Agência Espacial Brasileira (AEB)


  • Launch eight satellites by 2020 for telecommunications, military satcom and remote sensing
  • Build up and establish domestic launch vehicles


  • 1994: Formed
  • 1999: CBERS 1
    launched in China
  • 2003: VLS 1
    launch failure
  • 2004: First successful
    VLS 1 launch
  • 2011: Geostationary and Strategic Defense
    Communications Satellite (GSDC) approved
  • 2014: CBERS 4 launched;
    future CBERS satellites discussed
  • 2015: First mission of
    microsatellite launch vehicle
  • 2018: First mission
    of VLS ALFA rocket
  • 2020: Eight more satellites launched and
    additional launch Vehicles developed

The Agência Espacial Brasileira (AEB), in collaboration with the China Academy of Space Technology, successfully built and launched the Chinese-Brazilian Earth Resource Satellite 4 (CBERS 4) on a Long March 4B. The CBERS 4 satellite is a replacement for CBERS 3, which was lost in a Long March 4B rocket failure in 2013. The two countries did not skip a beat after the incident, instead accelerating CBERS 4 from 2015 to December 2014.

“AEB is committed for the next years to completing our autonomy on space access the best way we can, and to develop space instruments that can answer the needs of our population in areas such Earth observation, telecommunication, weather forecasting, natural disasters, science and technology and others,” says José Raimundo Braga Coelho, president of AEB.
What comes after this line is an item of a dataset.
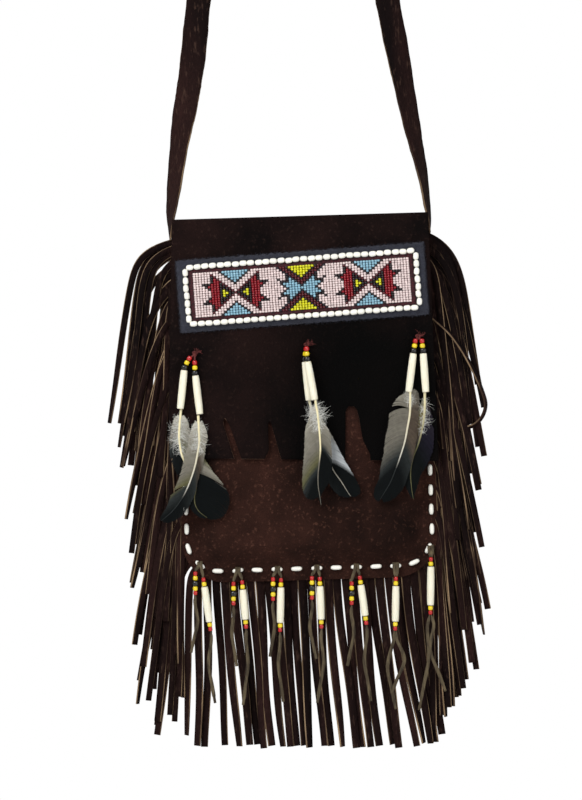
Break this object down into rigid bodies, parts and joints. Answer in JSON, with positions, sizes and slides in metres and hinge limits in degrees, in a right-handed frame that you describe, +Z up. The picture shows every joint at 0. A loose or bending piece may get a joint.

The Brazilian Space Agency was created in 1994, and is guiding Brazil to develop domestic space capabilities. In addition to the CBERS program, Brazil is jointly designing the Satélite Argentino Brasileño para Información del Mar (SABIA-Mar) spacecraft in partnership with Argentina for studying the ocean environment in the Southern Atlantic. On the telecommunications front, AEB is working with Thales Alenia Space to develop the Geostationary Defense and Strategic Communications Satellite (SGDC) for military and civil telecommunications.

“Brazil has committed to be completely autonomous in the area of space activities, explains Coelho. “The overall space program includes the development of our space launch center, our launchers and our own satellites. All these initiatives are in the works. The satellites and the infrastructures to launch our satellites are ready, and the development of our launchers is under way.”

— Jose Raimundo Braga Coelho, president of AEB

Brazil is also dedicated to building up a domestic launch capability and overcoming challenges here in the past. According to the fourth version of the National Program of Space Activities (PNAE), five different rockets are planned between now and 2020 to carry a variety of payloads to Low Earth Orbit, with the biggest, the Cyclone 4 rocket, capable of delivering 1,600 kilograms to Geostationary Earth Orbit (GEO). Ukrainian companies Yuzhnoye and Yuzhmash are cooperating with Brazilian engineers to design the rocket. The end goal is to have a bi-national company, Alcântara Cyclone Space, commercialize the launcher in addition to meeting national priorities.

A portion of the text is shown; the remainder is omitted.